AIM OF THE TASK: Every entry must be echoed exactly.

##### ENTRIES SUPPLIED #####

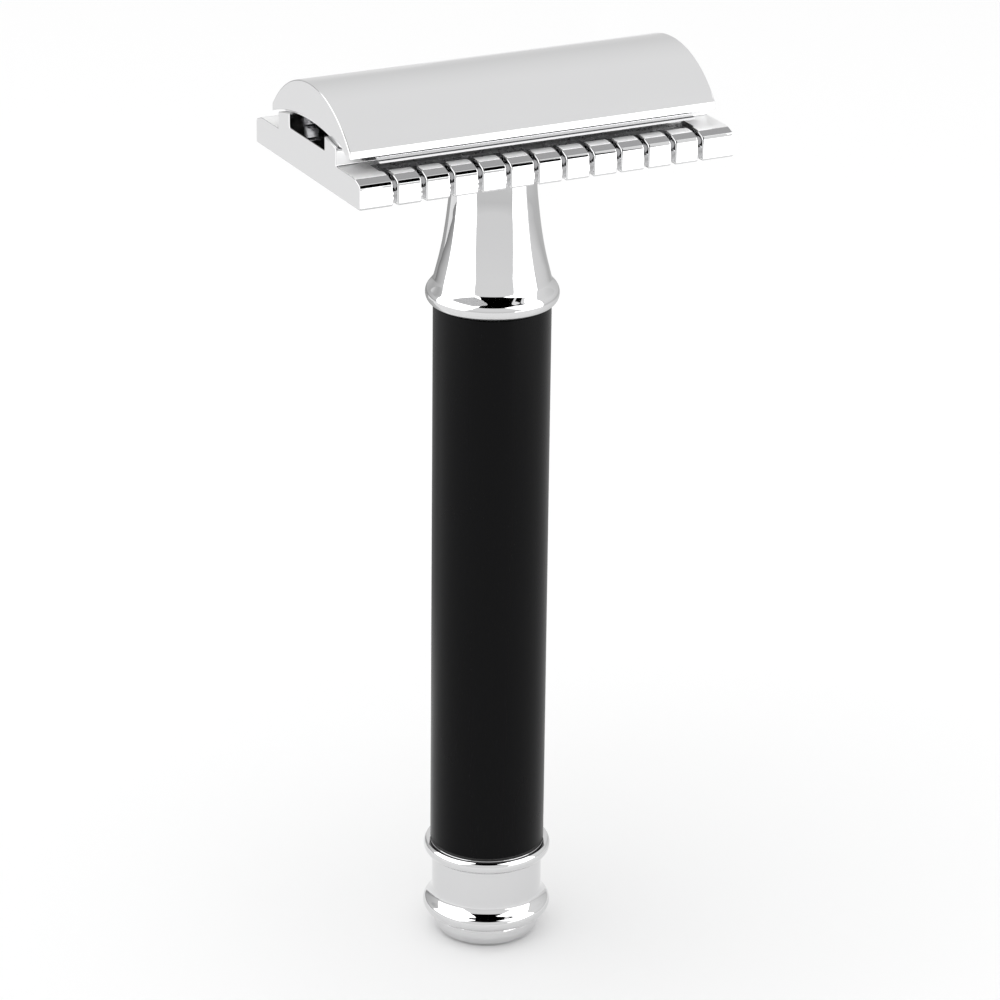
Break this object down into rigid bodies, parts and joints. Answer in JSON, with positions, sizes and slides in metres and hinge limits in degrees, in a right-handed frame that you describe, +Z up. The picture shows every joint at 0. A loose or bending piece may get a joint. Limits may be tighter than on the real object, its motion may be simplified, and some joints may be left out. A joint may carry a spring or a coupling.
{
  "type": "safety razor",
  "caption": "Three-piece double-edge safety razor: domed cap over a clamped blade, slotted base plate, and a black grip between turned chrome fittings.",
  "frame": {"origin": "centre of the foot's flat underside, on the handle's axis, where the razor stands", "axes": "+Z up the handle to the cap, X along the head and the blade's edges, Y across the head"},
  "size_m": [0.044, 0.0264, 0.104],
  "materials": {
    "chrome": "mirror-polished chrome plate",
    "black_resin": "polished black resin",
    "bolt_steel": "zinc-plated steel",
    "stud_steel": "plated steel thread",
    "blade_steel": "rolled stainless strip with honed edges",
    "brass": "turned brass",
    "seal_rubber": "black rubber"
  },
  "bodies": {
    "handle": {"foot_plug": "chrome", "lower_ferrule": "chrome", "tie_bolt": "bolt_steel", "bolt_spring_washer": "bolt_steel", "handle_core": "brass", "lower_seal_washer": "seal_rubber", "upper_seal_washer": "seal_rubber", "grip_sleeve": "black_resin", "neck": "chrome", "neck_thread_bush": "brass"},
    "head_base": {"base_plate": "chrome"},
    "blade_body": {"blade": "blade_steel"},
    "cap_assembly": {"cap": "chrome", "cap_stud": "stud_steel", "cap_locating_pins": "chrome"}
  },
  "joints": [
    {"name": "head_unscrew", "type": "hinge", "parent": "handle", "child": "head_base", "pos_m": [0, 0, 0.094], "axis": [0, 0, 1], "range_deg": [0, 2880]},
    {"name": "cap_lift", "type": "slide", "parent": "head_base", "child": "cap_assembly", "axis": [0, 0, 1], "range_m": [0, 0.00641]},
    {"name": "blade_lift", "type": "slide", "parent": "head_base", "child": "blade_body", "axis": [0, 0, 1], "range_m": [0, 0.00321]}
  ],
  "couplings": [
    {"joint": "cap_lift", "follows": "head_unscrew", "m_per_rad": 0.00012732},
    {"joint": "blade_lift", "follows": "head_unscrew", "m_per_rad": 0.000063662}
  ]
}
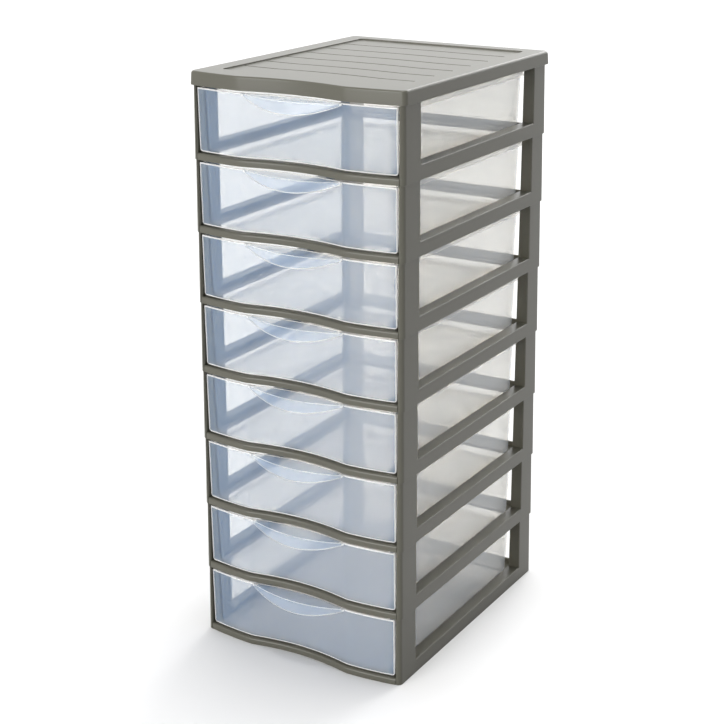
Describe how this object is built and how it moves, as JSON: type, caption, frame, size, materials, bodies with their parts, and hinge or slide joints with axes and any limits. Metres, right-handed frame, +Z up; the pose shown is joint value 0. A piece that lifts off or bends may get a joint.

#####

FULL ANSWER:
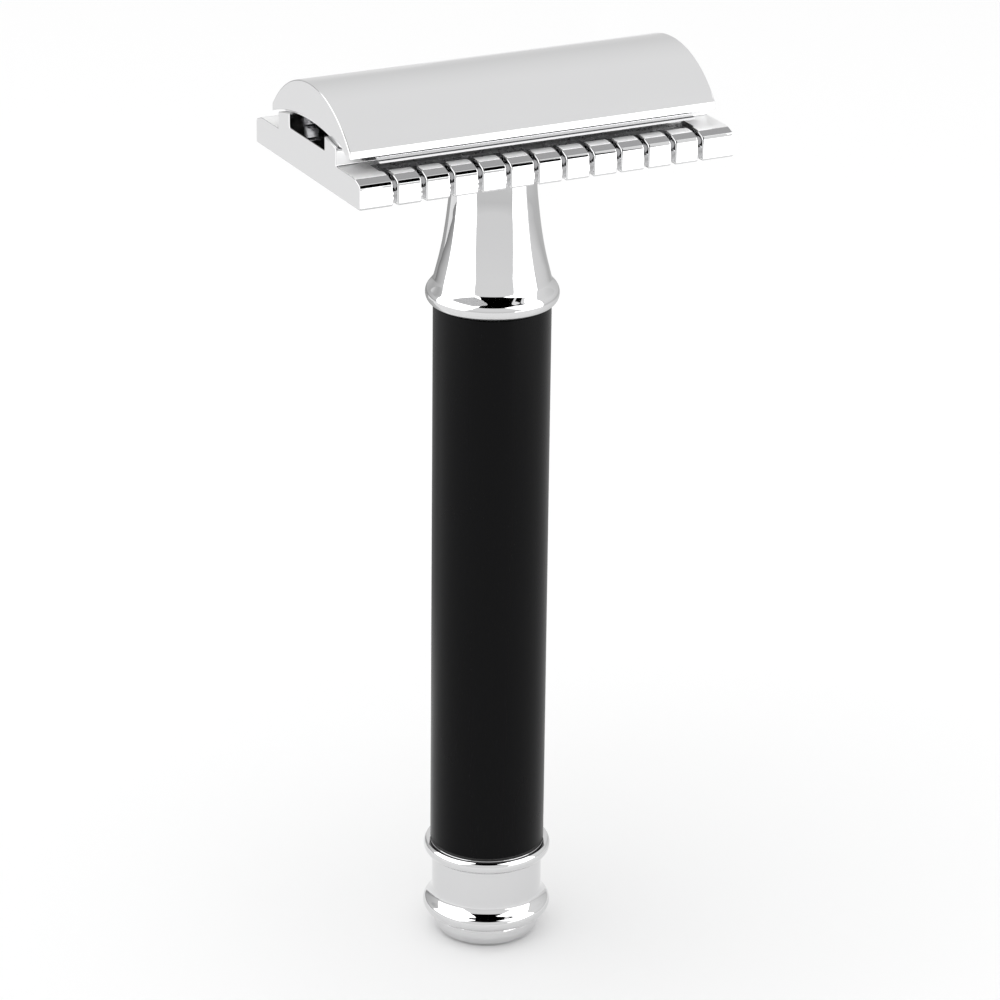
Break this object down into rigid bodies, parts and joints. Answer in JSON, with positions, sizes and slides in metres and hinge limits in degrees, in a right-handed frame that you describe, +Z up. The picture shows every joint at 0. A loose or bending piece may get a joint. Limits may be tighter than on the real object, its motion may be simplified, and some joints may be left out. A joint may carry a spring or a coupling.
{
  "type": "safety razor",
  "caption": "Three-piece double-edge safety razor: domed cap over a clamped blade, slotted base plate, and a black grip between turned chrome fittings.",
  "frame": {"origin": "centre of the foot's flat underside, on the handle's axis, where the razor stands", "axes": "+Z up the handle to the cap, X along the head and the blade's edges, Y across the head"},
  "size_m": [0.044, 0.0264, 0.104],
  "materials": {
    "chrome": "mirror-polished chrome plate",
    "black_resin": "polished black resin",
    "bolt_steel": "zinc-plated steel",
    "stud_steel": "plated steel thread",
    "blade_steel": "rolled stainless strip with honed edges",
    "brass": "turned brass",
    "seal_rubber": "black rubber"
  },
  "bodies": {
    "handle": {"foot_plug": "chrome", "lower_ferrule": "chrome", "tie_bolt": "bolt_steel", "bolt_spring_washer": "bolt_steel", "handle_core": "brass", "lower_seal_washer": "seal_rubber", "upper_seal_washer": "seal_rubber", "grip_sleeve": "black_resin", "neck": "chrome", "neck_thread_bush": "brass"},
    "head_base": {"base_plate": "chrome"},
    "blade_body": {"blade": "blade_steel"},
    "cap_assembly": {"cap": "chrome", "cap_stud": "stud_steel", "cap_locating_pins": "chrome"}
  },
  "joints": [
    {"name": "head_unscrew", "type": "hinge", "parent": "handle", "child": "head_base", "pos_m": [0, 0, 0.094], "axis": [0, 0, 1], "range_deg": [0, 2880]},
    {"name": "cap_lift", "type": "slide", "parent": "head_base", "child": "cap_assembly", "axis": [0, 0, 1], "range_m": [0, 0.00641]},
    {"name": "blade_lift", "type": "slide", "parent": "head_base", "child": "blade_body", "axis": [0, 0, 1], "range_m": [0, 0.00321]}
  ],
  "couplings": [
    {"joint": "cap_lift", "follows": "head_unscrew", "m_per_rad": 0.00012732},
    {"joint": "blade_lift", "follows": "head_unscrew", "m_per_rad": 0.000063662}
  ]
}
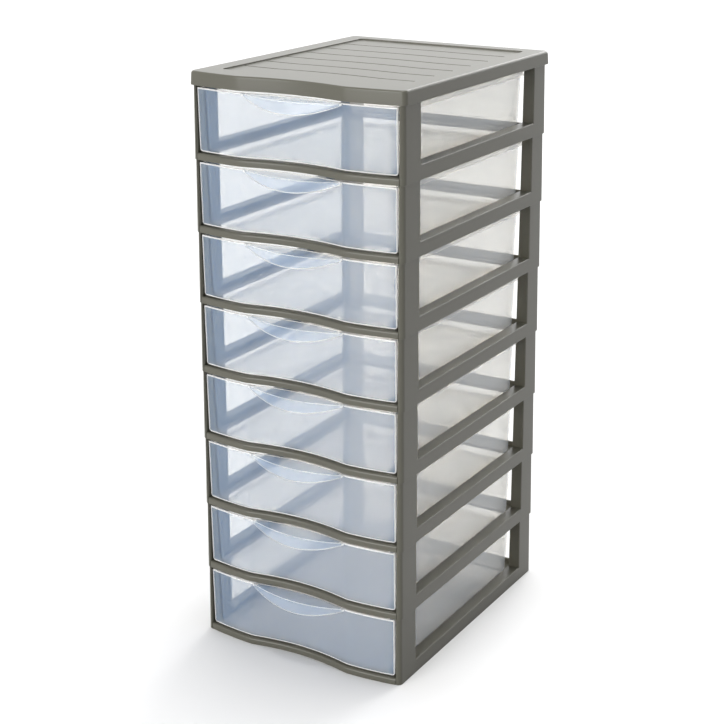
Describe how this object is built and how it moves, as JSON: type, caption, frame, size, materials, bodies with their parts, and hinge or slide joints with axes and any limits. Metres, right-handed frame, +Z up; the pose shown is joint value 0. A piece that lifts off or bends may get a joint.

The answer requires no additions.